The real harm, however, doesn’t come from the defense obtaining your posts, but from the jury’s interpretation of their meaning. If your claim suggests that you’ve suffered severe injuries as a result of the defense’s negligence and the jury is presented with evidence suggesting that you enjoy a variety of physical activities and remain generally active, they are unlikely to see you as a truly injured party. Your posts could end up making the defense’s entire argument against compensation.

Reining in Your Social Media

Statistics show that roughly 70% of Facebook users log into their account on a daily basis. If you’re among that number, it might be tough to resist the temptation to put your account on hold in the wake of a personal injury, but you need to do so. And it’s not just Facebook. According to Pew, 52% of Americans use at least two social media sites regularly. To protect your legal interests, you should consider setting all social media aside the moment you know that you intend to file a legal action for compensation.

Here’s the thing you must remember in this age of instant communication and constant social interaction: you have to assume that every single word or image you share online is eventually going to be seen by defense counsel. Moreover, your social media accounts may provide the defense with a list of friends and associates whose accounts may be of interest as well, particularly if your injuries are a hot topic of discussion.

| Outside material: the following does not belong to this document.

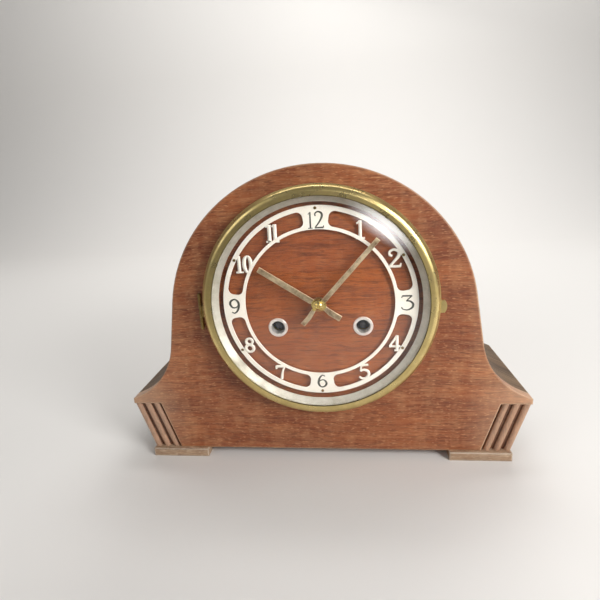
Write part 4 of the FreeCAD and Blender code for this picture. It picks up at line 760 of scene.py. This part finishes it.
@dataclass
class Dial:
    """Pierced ring with its figures, in front of the board."""

    outer: float = 70.0 * MM
    inner: float = 53.7 * MM
    slot_outer: float = 66.8 * MM
    slot_inner: float = 56.0 * MM
    slot_corner: float = 4.0 * MM
    pad_angle: float = math.radians(8.2)
    thickness: float = 1.0 * MM
    edge: float = 0.12 * MM
    engraving: float = 0.35 * MM
    figure_gap: float = 0.04 * MM
    stroke_step: float = 0.012 * MM
    weight: float = 1.32
    ring_points: int = 240
    side_points: int = 60
    corner_points: int = 10
    same_point: float = 0.002 * MM
    no_edge: float = 0.001 * MM

    def slot_loop(self, quarter: int) -> list[Point]:
        """Outline of one slot with rounded corners.

        Args:
            quarter: Which of the four, from the right one upwards.

        Returns:
            Points round the slot.
        """
        start = quarter * QUARTER + self.pad_angle
        end = (quarter + 1) * QUARTER - self.pad_angle
        turn = self.slot_corner
        far = self.slot_outer - turn
        near = self.slot_inner + turn
        far_start, far_end = start + math.asin(turn / far), end - math.asin(turn / far)
        near_start, near_end = start + math.asin(turn / near), end - math.asin(turn / near)
        # Each run: radius and angle of its centre, radius of the arc, and its start and end
        runs = [
            (far, far_start, turn, start - QUARTER, far_start),
            (0.0, 0.0, self.slot_outer, far_start, far_end),
            (far, far_end, turn, far_end, end + QUARTER),
            (near, near_end, turn, end + QUARTER, near_end + math.pi),
            (0.0, 0.0, self.slot_inner, near_end, near_start),
            (near, near_start, turn, near_start + math.pi, start + 3 * QUARTER),
        ]
        loop: list[Point] = []
        for away, angle, radius, first, last in runs:
            count = self.corner_points if away else self.side_points
            for i in range(count):
                at = first + (last - first) * i / (count - 1)
                loop.append((away * math.cos(angle) + radius * math.cos(at),
                             away * math.sin(angle) + radius * math.sin(at)))
        return loop

    def ring_mesh(self) -> Mesh:
        """Flat pierced ring with softened edges, centred on the origin."""
        curve = bpy.data.curves.new("ring outline", "CURVE")
        curve.dimensions = "2D"
        curve.fill_mode = "BOTH"
        curve.extrude = self.thickness / 2 - self.edge
        curve.bevel_depth = self.edge
        curve.bevel_resolution = 1
        curve.offset = -self.edge
        angles = [i * math.tau / self.ring_points for i in range(self.ring_points)]
        loops = [
            [(r * math.cos(a), r * math.sin(a)) for a in angles] for r in (self.outer, self.inner)]
        for loop in loops + [self.slot_loop(quarter) for quarter in range(4)]:
            spline = curve.splines.new("POLY")
            spline.points.add(len(loop) - 1)
            for point, (x, y) in zip(spline.points, loop):
                point.co = (x, y, 0.0, 1.0)
            spline.use_cyclic_u = True
        return evaluated_mesh(new_object("ring outline", curve))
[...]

To prevent adverse effects from your use of social media, your best course of action is to simply forgo it altogether as your litigation proceeds. Instruct friends and family to avoid conversations online about your injuries or your case, and keep as much as you can to yourself. Most importantly, discuss all of these matters with your attorney and carefully follow any advice that he or she offers on the subject. Remember, there will be plenty of time to catch up with those social media accounts once your case is over.